Our Western proclivity for anointing a "good" side and vilifying a "bad" side in any conflict has been hasty, as usual. Mr. Assad's Alawite religious sect makes up just 10 per cent of Syria's population and its members are considered pagans by many of the country's Sunnis, who are 75 per cent of the population. Yet, in recent polling funded by the leadership of Qatar (which is currently experiencing frosty relations with Syria), the conclusion was that 55 per cent of Syrians support Mr. Assad.

Meanwhile, numerous countries have dispatched special forces to advise and train the opposition's Free Syrian Army. Weapons are being paid for by some countries and delivered by others into opposition enclaves. Public support for the uprising by al-Qaeda's leadership and reports that extremist fighters are showing up with the opposition forces have been conveniently ignored, as was the case in the Libyan conflict. There are even early murmurings that the opposition's Syrian National Council should be recognized as the country's legitimate government.

Perhaps it would be a good idea to first determine who we are dealing with in the opposition. It was supposed to be "doctors, lawyers and business people" making up the opposition in Libya – that turned out to be wishful thinking, which should be a red flag as we line up with al-Qaeda and the Muslim Brotherhood in Syria.

Six weeks ago, the Arab League marched into this melee, anxious to show some muscle after the North Atlantic Treaty Organization did the heavy lifting for it during last year's uprising in Libya. The Arab League called for Mr. Assad to step down, for the imposition of limited sanctions and for a naive deployment by an unarmed observer mission.

Canadians have participated on more observer missions, mostly under a UN mandate, than any other country in the world. I commanded one myself. We know what works and what is doomed to fail. Observer missions only work if the belligerents agree and want to stop fighting. Observers can facilitate communications between the two sides – or three sides, as was the case in the Balkans – host ceasefire discussions, monitor troop locations, arrange for humanitarian aid delivery and many other tasks made possible by the conflict participants' desire to actually co-operate.

The observer mission deployed by the Arab League, on the other hand, was a joke from the start. With both sides continuing to fight and having no intention to stop, it became a "show and tell" exercise for Mr. Assad's forces, which actually escorted the observers to see and hear what they wanted them to see and hear. While new to the game of observer missions, it only took the Arab League observers a few days to realize they had been duped into a mission that was guaranteed to fail.

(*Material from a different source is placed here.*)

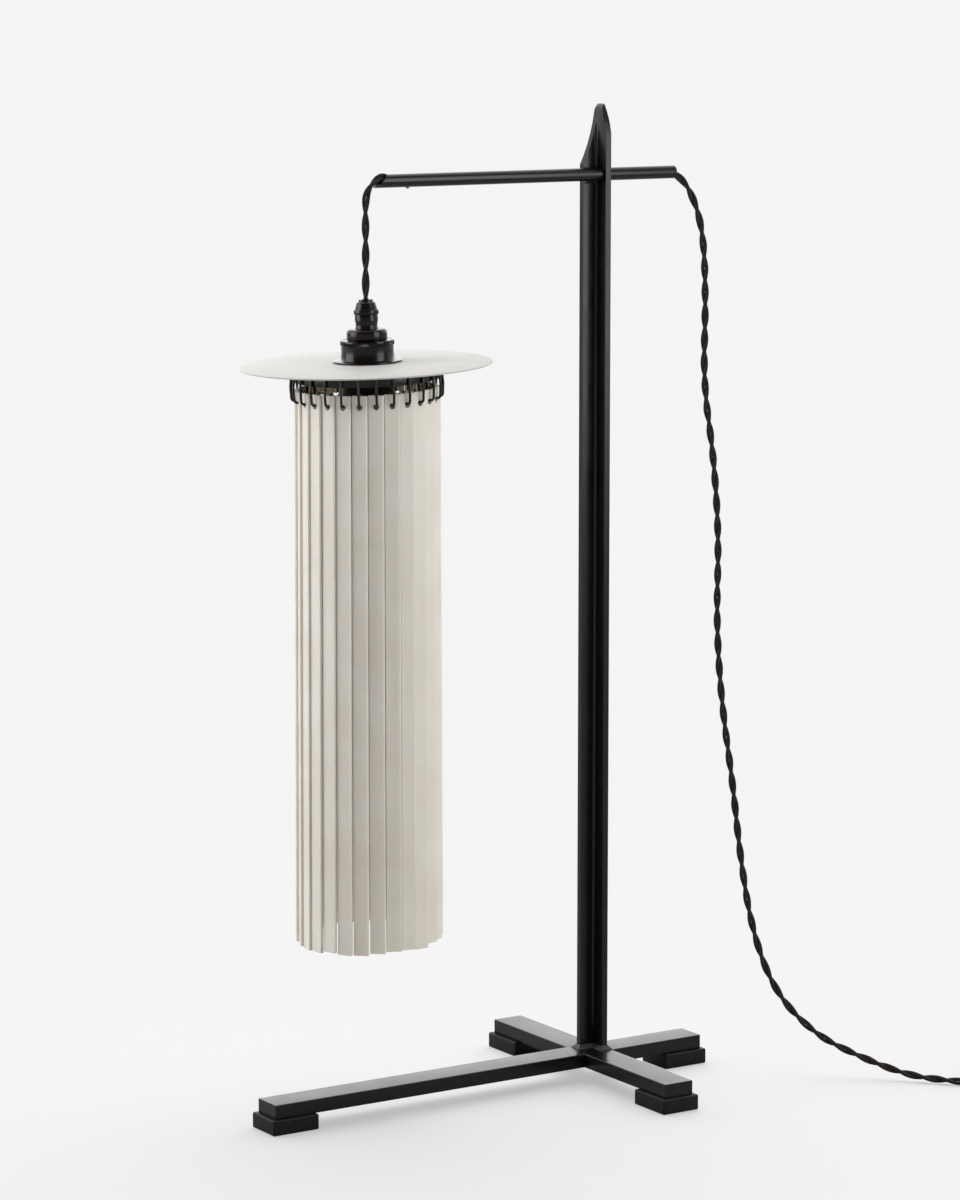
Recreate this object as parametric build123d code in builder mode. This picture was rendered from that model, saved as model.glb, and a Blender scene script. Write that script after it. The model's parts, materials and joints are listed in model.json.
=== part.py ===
from build123d import *
import math
import os

# Table lamp: a shade of porcelain strips that hangs by its cord from a welded steel stand.
# Millimetres, +Z up, with the table at Z 0. X runs along the long foot bar and the arm, and the
# shade hangs at -X. The origin is under the middle of the lamp, leaving out its supply cord.

# Clearances between pieces
seat_gap = 0.1
swing_gap = 0.4

# Stand: welded cross of flat bar
bar_width = 26.0
bar_height = 11.0
long_reach = 295.5
short_reach = 99.5
front_reach = 123.3
back_reach = 118.7
bar_edge = 0.6

# Rubber feet
foot_length = 40.0
foot_height = 12.0
foot_ledge = 3.6
foot_corner = 1.5
foot_edge = 0.8

# Mast: steel angle, open to the front left. Its tip is cut along two arcs on each leg, given
# as distances from the heel and below the top.
angle_leg = 17.5
angle_thickness = 5.0
angle_root = 2.0
heel_from_hub_x = 10.8
heel_from_hub_y = 7.7
mast_height = 748.0
tip_left_side = [(-17.5, -47.0), (-9.5, -28.0), (-4.4, -6.5)]
tip_left_point = [(-4.4, -6.5), (-3.0, -2.8), (0.5, 0.0)]
tip_right_side = [(-17.5, -22.5), (-13.8, -10.6), (-8.9, -1.6)]
tip_right_point = [(-8.9, -1.6), (-7.6, -0.5), (-5.5, 0.0)]
tip_spare = 5.0
weld_leg = 3.4
weld_slope = 42

# Arm: round tube through the right leg of the angle
tube_radius = 5.0
tube_bore = 4.0
tube_below_tip = 54.4
tube_right = 172.8
tube_left = -100.8
tube_slant = 10.4
grub_from_end = 29.4
grub_radius = 1.4
grub_proud = 1.0
grub_socket = 0.7
tube_weld_drop = 2.2

# Cord: two twisted cores in fabric, drawn here as their round outline
cord_diameter = 6.0
bend_radius = 11.0
bend_run = 2.0

# Head: everything that turns and swings with the lampholder, hung a little out of true
lamp_x = -108.4
drop_length = 87.6
lean = 2.0

# Lampholder, with depths below the cord entry
lip_radius = 5.4
lip_depth = 1.6
nut_top_radius = 7.0
nut_shoulder_depth = 2.4
nut_radius = 8.6
nut_depth = 7.6
collar_radius = 9.4
collar_depth = 11.0
grip_radius = 8.7
grip_waist = 8.1
grip_depth = 21.9
grip_groove = 6.0
grip_waist_up = 2.6
cap_radius = 15.2
cap_depth = 30.4
cap_round = 2.4
holder_radius = 18.3
holder_wall = 1.2
holder_plate = 2.0
holder_depth = 70.0
insert_depth = 44.4
shell_radius = 14.4
shell_wall = 0.8
shell_depth = 67.0

# Shade rings, which screw on the lampholder above and below the disc
rim_radius = 20.3
rim_depth = 34.0
skirt_radius = 19.7
skirt_foot_radius = 20.1
skirt_depth = 45.0
flange_radius = 25.9
flange_depth = 47.0
flange_thickness = 1.3
knurl_count = 48
knurl_size = 0.55
lower_flange_radius = 24.0
lower_flange_thickness = 1.5
lower_ring_depth = 72.0
lower_lip_radius = 17.0
lower_lip_thickness = 1.7

# Porcelain disc, which sits a little off the lampholder's axis with the pan
disc_radius = 95.0
disc_drop = 1.4
disc_hub_radius = 26.0
disc_hub_thickness = 3.5
disc_rim_thickness = 1.3
disc_rim_round = 0.5
disc_hole_gap = 1.8
disc_shift = -1.6

# Steel pan under the disc, and the wire hooks on its wall
pan_plate = 1.5
pan_wall = 2.0
pan_bottom_depth = 60.0
pan_seat_radius = 58.0
wire_radius = 1.0
wire_top_depth = 53.5
wire_top_out = 56.8
wire_bottom_out = 56.8
wire_bottom_in = 49.2
wire_bottom_depth = 74.3
wire_tail_in = 49.0
wire_tail_up = 9.6
wire_hook_bend = 2.6

# Porcelain strips
strip_count = 27
first_strip = 232.6
strip_circle = 52.5
strip_width = 11.7
strip_thickness = 2.8
strip_length = 422.3
strip_top_up = 8.0
strip_edge = 0.5
hole_radius = 2.2
hole_down = 0.7
strip_splay = 0.2
strip_yaw = -10.5
yaw_spread = 1.8
length_spread = 0.9

# Bulb with a 27 mm screw base
base_radius = 13.2
base_depth = 71.0
tip_radius = 4.5
tip_height = 2.0
neck_radius = 13.6
glass_radius = 30.0
glass_middle = 122.0

# Supply cord, from inside the arm's right end to where its put-away coil starts. Heights are
# shares of the way up from where the cord lies to the arm.
cord_lie = 0.1
supply_places = [
    (164.8, 0.0, 1.0),
    (175.0, 0.0, 0.9996),
    (190.0, -0.5, 0.9774),
    (200.5, -2.2, 0.934),
    (202.3, -3.8, 0.8576),
    (199.5, -5.0, 0.7679),
    (207.5, -9.0, 0.6838),
    (211.0, -12.0, 0.5927),
    (207.0, -15.0, 0.5016),
    (209.0, -20.0, 0.4105),
    (215.0, -28.0, 0.3194),
    (216.0, -38.0, 0.2353),
    (219.0, -51.0, 0.154),
    (227.0, -71.0, 0.0896),
    (248.5, -94.5, 0.0446),
    (276.2, -118.5, 0.0202),
    (303.6, -148.7, 0.0018),
    (329.0, -178.5, 0.0),
    (352.0, -206.5, 0.0),
]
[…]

In the end, the mission's boss quit and went home, while the rest took sanctuary in a Damascus hotel.

So what was the Arab League's next brilliant idea? To get the UN to deploy a joint unarmed observer mission. Was no one in authority, anywhere, paying attention to the fate of the first mission? Perhaps only in Russia and China, which were roundly condemned for vetoing a Security Council resolution that would have authorized the joint mission. Their critics suggested that if only the resolution had passed, we would be on the way to stopping the killing. Wrong! The threat of another observer mission, no matter how "joint," would not create a meaningful ceasefire. In fact, experience shows it would likely increase the killing, with each side attempting to take as much territory as possible once they believed there was an actual ceasefire on the horizon.

The only solution to the Syrian conflict goes through Moscow. When NATO bombing failed to force an end to the conflict in Kosovo 13 years ago, it was Russian diplomacy that convinced Serbian President Slobodan Milosevic to withdraw his little-damaged security forces from the region. Mr. Assad doesn't have many supporters these days – it would be wise for Western governments, including Canada, to redirect our efforts from sabre-rattling to coming up with some carrots to convince Vladimir Putin to visit Damascus.

Retired major-general Lewis MacKenzie was the first commander of UN peacekeeping forces in Sarajevo.